Everyone in the apartment always has to be ready to move at a moment’s notice. The agent might call them anytime; if such a call does come through, he will ask them to pack and will take them to a similar job at a location far away. Most of them have already been transferred at least five times in less than a year, while some have been relocated 12 times in eight months. “We have been forced to become nomads. Because we move so often, there’s no point in buying a proper bed,” says Shrestha.
Bodh Prasad Pandey is the most recent addition to the group. Although he doesn’t sleep here, he makes it a point to visit these guards, and he brings along cigarettes, drinks and snacks. “I have my own problems, but I have my legal work permit, which enables me to walk freely and buy things without fear,” says Pandey, who was brought to work in a steel company for 1,500 ringgit but works as a dishwasher for 800 ringgit a month at the same hotel as the security guards. “To own a permit is even worse,” he jokes, “as I have to go and buy everything for them every minute. And I earn much less than them.” Although the Malaysian government recently set a minimum salary rate of 900 ringgit, many migrant workers make less than that.
All these workers once possessed work permits, photocopies of which they carry with them. To make the small piece of paper look more legitimate when they have to be offered during interrogations by the police, the copies have been printed in colour, and some of the guards have even laminated them. “These are our priceless possessions, although they are expired and the company hasn’t issued new ones.
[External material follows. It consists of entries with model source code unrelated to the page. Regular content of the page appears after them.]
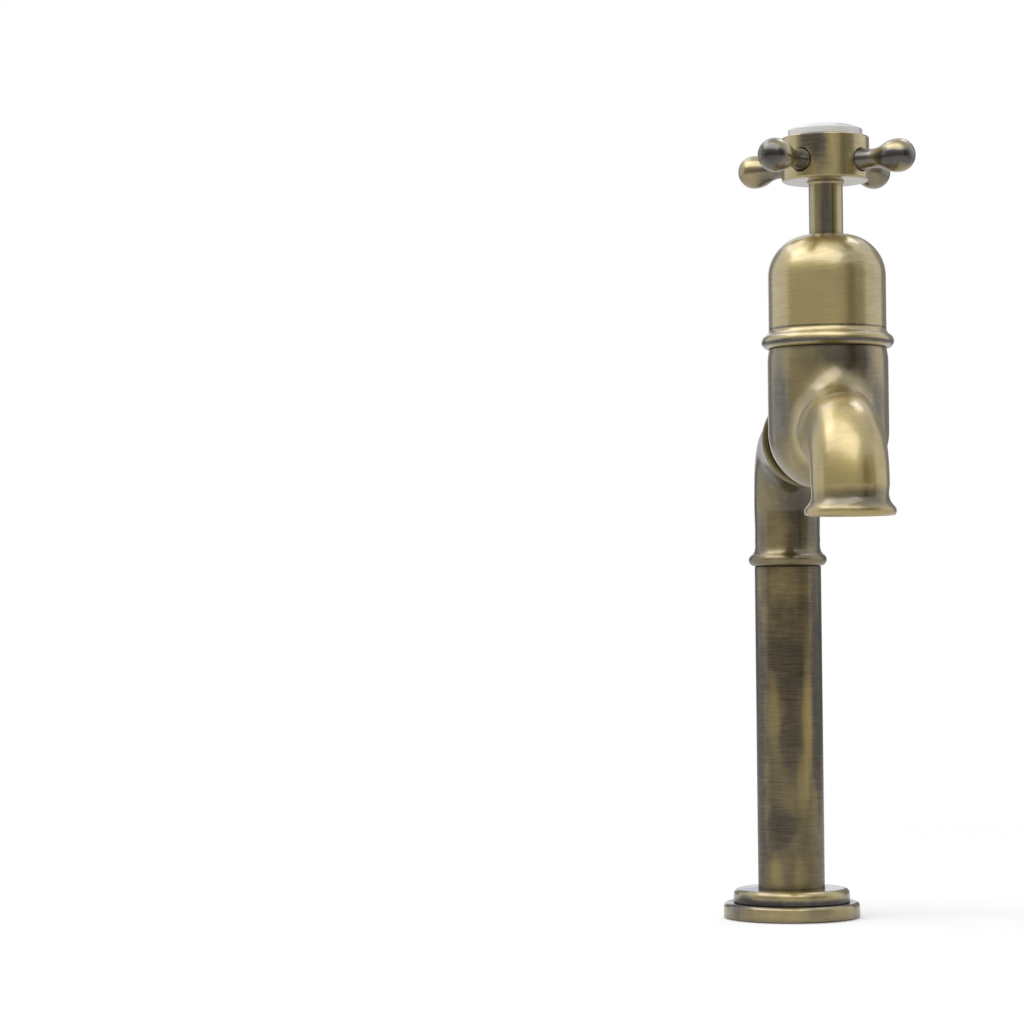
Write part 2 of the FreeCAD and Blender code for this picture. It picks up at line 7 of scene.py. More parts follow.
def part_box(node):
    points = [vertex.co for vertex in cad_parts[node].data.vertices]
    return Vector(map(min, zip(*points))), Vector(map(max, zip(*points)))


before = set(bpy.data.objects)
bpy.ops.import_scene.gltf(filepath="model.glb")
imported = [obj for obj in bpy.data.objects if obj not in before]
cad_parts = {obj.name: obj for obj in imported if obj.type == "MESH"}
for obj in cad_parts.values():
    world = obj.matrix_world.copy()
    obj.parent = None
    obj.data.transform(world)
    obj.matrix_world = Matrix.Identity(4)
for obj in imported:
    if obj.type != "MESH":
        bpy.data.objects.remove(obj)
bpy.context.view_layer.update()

# Cross handle tap in aged brass, in metres and in the frame of the solids:
# the foot stands at the origin, +Z is up and the spout points to -Y.


def middle(node):
    """Centre of a node's box."""
    low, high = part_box(node)
    return (low + high) / 2


# ---- places on the tap --------------------------------------------------------
VALVE_Y = middle("bonnet_cover").y       # axis of headwork, bonnet and handle
SPOUT_Y = middle("flow_straightener").y  # axis of the spout's mouth
INLET_Z = middle("union_nipple").z       # level of the elbow's mouth and the inlet
SPOUT_Z = 0.1535                         # level of the spout
SPOUT_BEND = 0.0164                      # radius of the spout's bend
ELBOW_BEND = 0.022                       # radius of the elbow's bend
BODY_RADIUS = 0.018                      # radius of the valve body

# ---- camera: the photograph's view ---------------------------------------------
FOCAL_PX = 3083.0        # focal length in pixels of the square photograph
FRAME_PX = 1024.0        # its width
SENSOR_MM = 36.0
CAM_OFFSET = Vector((0.09153, 1.02521, -0.10342))   # foot centre, seen from the camera before it tilts
CAM_YAW = 0.0286         # radians, as are the next two
CAM_PITCH = 0.0308       # upward
CAM_ROLL = -0.0092


def make_camera():
    """Camera at the photograph's place, looking along +Y and a little upward."""
    yaw = Matrix.Rotation(CAM_YAW, 3, "Z")
    tilt = Matrix.Rotation(CAM_ROLL, 3, "Y") @ Matrix.Rotation(-CAM_PITCH, 3, "X")
    axes = tilt @ yaw
    right, ahead, up = axes.row[0], axes.row[1], axes.row[2]
    pose = Matrix((right, up, -ahead)).transposed().to_4x4()
    pose.translation = yaw.transposed() @ (-CAM_OFFSET)
    data = bpy.data.cameras.new("photo_camera")
    data.sensor_width = SENSOR_MM
    data.lens = FOCAL_PX / FRAME_PX * SENSOR_MM
    camera = bpy.data.objects.new("photo_camera", data)
    camera.matrix_world = pose
    bpy.context.scene.collection.objects.link(camera)
    bpy.context.scene.camera = camera


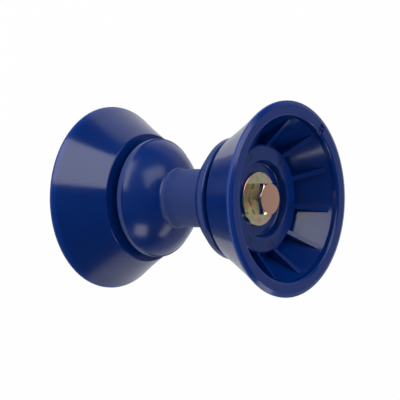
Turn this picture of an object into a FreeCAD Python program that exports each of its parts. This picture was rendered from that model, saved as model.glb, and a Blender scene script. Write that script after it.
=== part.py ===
import FreeCAD, Part
import math
import os
import Sketcher

# Boat trailer roller
# A spool roller turns on a through bolt between two flared bells. The gap between the
# spool and each bell takes one ear of the trailer's bracket. The roller stands on the
# rim of its lower bell: the axis is Z, and the origin is the centre of that rim's plane.

# Driving dimensions in millimetres, angles in degrees
SIZES = {
    # Bell, outside
    "rim_diameter": 125,  # outside of the mouth
    "bell_height": 33.8,  # small end to mouth
    "small_end_diameter": 86.4,  # outside, beside the spool
    "small_end_round": 0.9,  # edge of the small end
    "flare_radius": 200,  # hollow curve of the side
    "rim_band_height": 1.4,  # upright band under the mouth's bevel
    "rim_bevel_width": 2.6,  # radial width of the bevel round the mouth
    "rim_bevel_drop": 1.1,  # fall of that bevel
    # Bell, inside
    "lip_width": 9.8,  # radial width of the mouth's face, bevel included
    "lip_depth": 2.8,  # steep wall inside the lip
    "lip_draft": 0.3,  # how far that wall leans inwards
    "lip_round": 0.7,  # inner edge of the lip
    "wall_width": 6.9,  # radial thickness of the side at the pocket floor
    "pocket_width": 3.8,  # radial width of the pocket floor
    "base_thickness": 5.5,  # floor under the pockets
    "pocket_round": 1.2,  # foot of the hub and of the side
    "hub_depth": 21.3,  # mouth to the hub's face
    "hub_draft": 0.5,  # how far the hub's side leans outwards
    "hub_round": 1.1,  # outer edge of the hub
    "recess_diameter": 50.4,  # recess for the washer, at the hub's face
    "recess_taper": 1.2,  # how far the recess narrows to its floor
    "recess_depth": 5.1,  # hub's face to the recess floor
    "recess_round": 0.5,  # outer edge of the recess
    # Ribs of the bell
    "rib_count": 12,
    "rib_thickness": 2.7,
    "rib_gap_to_lip": 3.7,  # outer end of a rib to the lip's wall
    "rib_end_depth": 3.4,  # mouth to a rib's outer top corner
    "rib_end_lean": 0.6,  # how far a rib's outer end leans inwards at its foot
    "upper_bell_turn": 21.7,  # angle of the upper bell's first rib
    "lower_bell_turn": 8,  # angle of the lower bell's first rib
    # Spool
    "spool_length": 73,
    "land_diameter": 80.6,  # outside of each end
    "land_width": 3.6,  # straight band round each end
    "land_round": 1.0,  # outer edge of each end
    "step_drop": 0.9,  # fall of the step from the band to the dome
    "step_run": 0.5,  # length of that step along the axis
    "step_round": 0.6,  # edge of the step
    "step_fillet": 1.4,  # hollow between the step and the dome
    "dome_curve": 48,  # full curve of each dome's side
    "neck_length": 30.4,  # between the feet of the domes
    "neck_diameter": 38.4,  # waist of the spool
    "neck_round": 3.1,  # fillet between the neck and a dome
    "bracket_gap": 5.2,  # space for one bracket ear between spool and bell
    # Bolt and washers
    "bolt_diameter": 12.7,
    "bolt_past_nut": 2.35,  # point of the bolt beyond the lock nut
    "bolt_point_chamfer": 1.2,
    "head_flats": 19.05,  # across the flats of head and nut
    "head_height": 7.9,  # washer face included
    "washer_face_height": 0.4,  # round face under the head
    "washer_face_inset": 0.325,  # flats to the edge of that face
    "hex_chamfer_angle": 30,  # slope of the chamfer on a hexagon's corners
    "washer_diameter": 34.9,
    "washer_thickness": 2.3,
    # Lock nut
    "nut_hex_height": 10.9,
    "nut_height": 15.1,
    "collar_inset": 0.725,  # flats to the outside of the round collar
    "collar_wall": 1.0,  # collar round the nylon ring
    "collar_round": 1.4,  # rolled edge of the collar
    "insert_height": 2.9,  # nylon ring in the collar
    # Clearances on the radius, but for the last
    "running_clearance": 0.08,  # bolt in spool and bells
    "thread_clearance": 0.05,  # bolt in lock nut and nylon ring
    "washer_clearance": 0.8,  # bolt in a washer's hole
    "mouth_clearance": 0.75,  # bolt in the collar's rolled mouth
    "end_play": 0.2,  # between each washer and its bell, along the axis
}

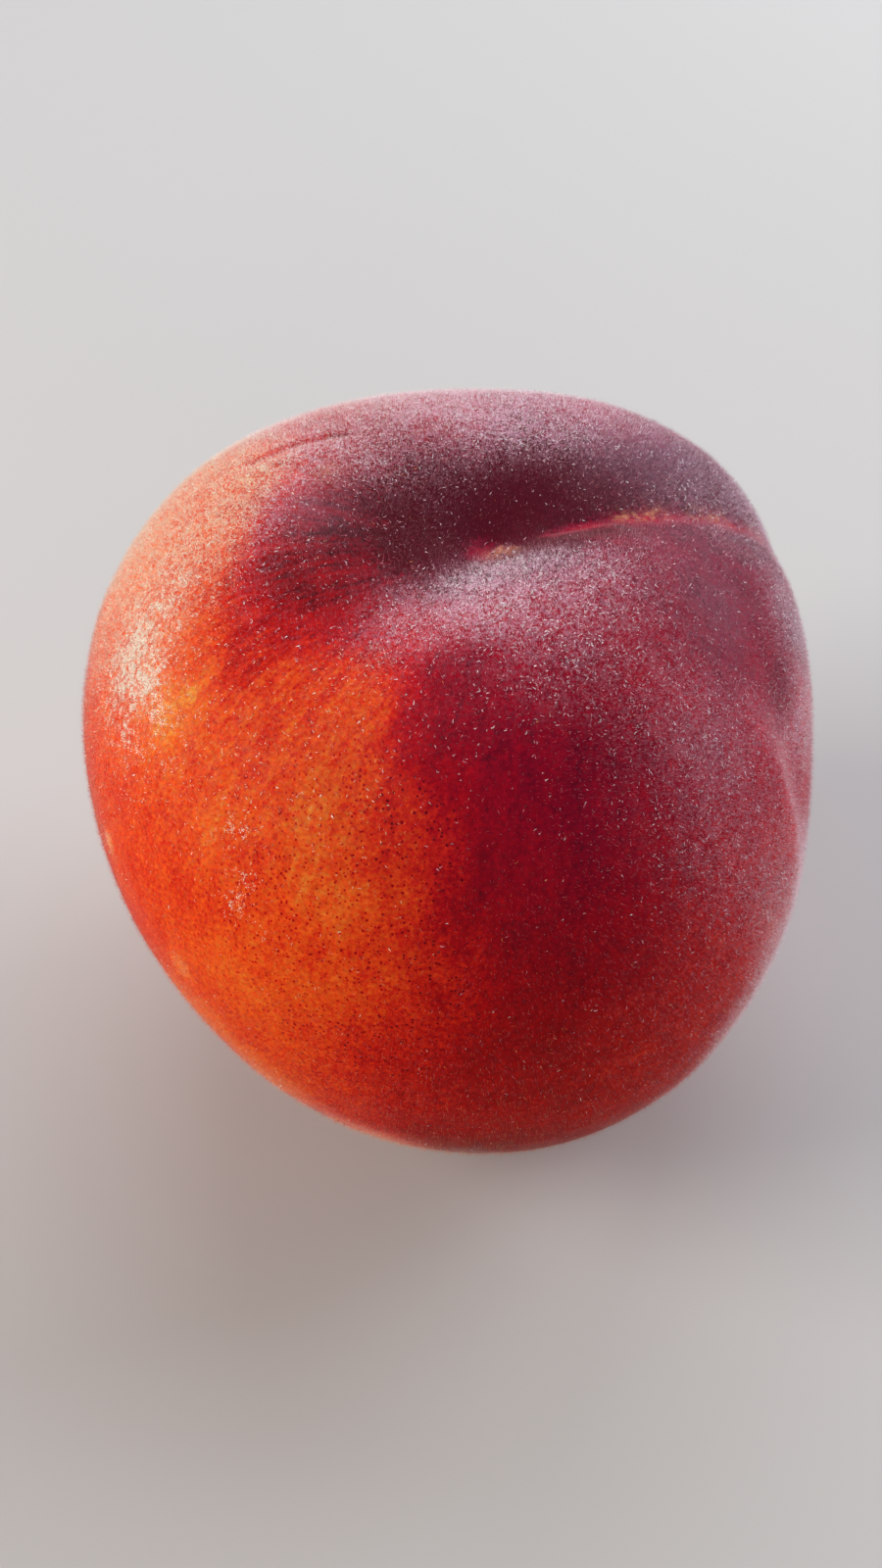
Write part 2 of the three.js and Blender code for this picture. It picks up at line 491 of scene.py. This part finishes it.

It’s been months since we have been asking them to re-issue the legal papers for us,” says Dhiraj Chaulagain, from Jhapa. A few months ago, Chaulagain had also dared to ask that the agents give him back his passport if they were to continue delaying with the work permit. “I was on duty when they took me to their office and said they would kill me and send my corpse home,” he says. “These contractors hate Nepalis and take us for granted. But we are very dependent on them.”
It’s a reality lived by many Nepalis among the thousands of Nepali security guards who work for Malaysian contractors. For a good number of them, most of the initial promises that were made to them have been broken, contracts have been breached and passports have been seized. While they had been promised that they would receive double their daily wages on Sunday (the weekend holiday), triple the wages on public holidays and additional pay for overtime work, they haven’t been paid accordingly. “The Malaysian contractors are entitled to a cut of 154 ringgit from our salaries a month, but they sometimes rake in over 200 ringgit,” says Pandey.
And yet despite these problems, the Nepalis pour in. Malaysia is one of the top destinations for Nepali migrant workers as the country’s visa processes are not too stringent and the demand for foreign workers is higher here than in the Gulf. Records at the Nepali Embassy in Malaysia show that around 700,000 Nepali workers currently work in the country, mostly in the agriculture, labour and security sectors. Every year, around 200,000 Nepalis enter the country. Malaysia is also popular among agents because of the huge commission and cuts they receive for the Nepali workers. It is also estimated that around 40,000 Nepalis are illegally residing in Malaysia, and around 10,000 have been deported home.
As the men down more rounds of the hooch, the discussions begin to heat up and they talk about their problems. But everybody is careful not be too vociferous. “Once we were talking about these things and some guy whom we didn’t know came over and threatened us. We didn’t understand his language,” says Hom Gurung, the shy one in the group, after two shots of the local stuff.
The men talk about how they have been deprived of basic facilities like health insurance and bank services. “I broke my credit card, and all my salary gets deposited at the bank. I don’t have a passport to go and open a new account or get a fresh credit card. I have around 8,000 ringgit in my account—useless money that I cannot withdraw,” says Chaulagain.
Sitting in a circle like this after work and talking is how the men find solace. While they know they cannot return to Nepal anytime soon, the space within these four walls of this crammed apartment is their refuge. They know they have to be united and commiserate with one another. “These are not individual problems anymore. It’s a common problem. We don’t have the solutions, but talking about our problems like this helps,” says Chaulagain.
Drinks done, the security guards hang their uniforms on the walls one by one. While it’s time for most Malaysians to start their day, for these Nepali security guards, it’s time to catch some sleep.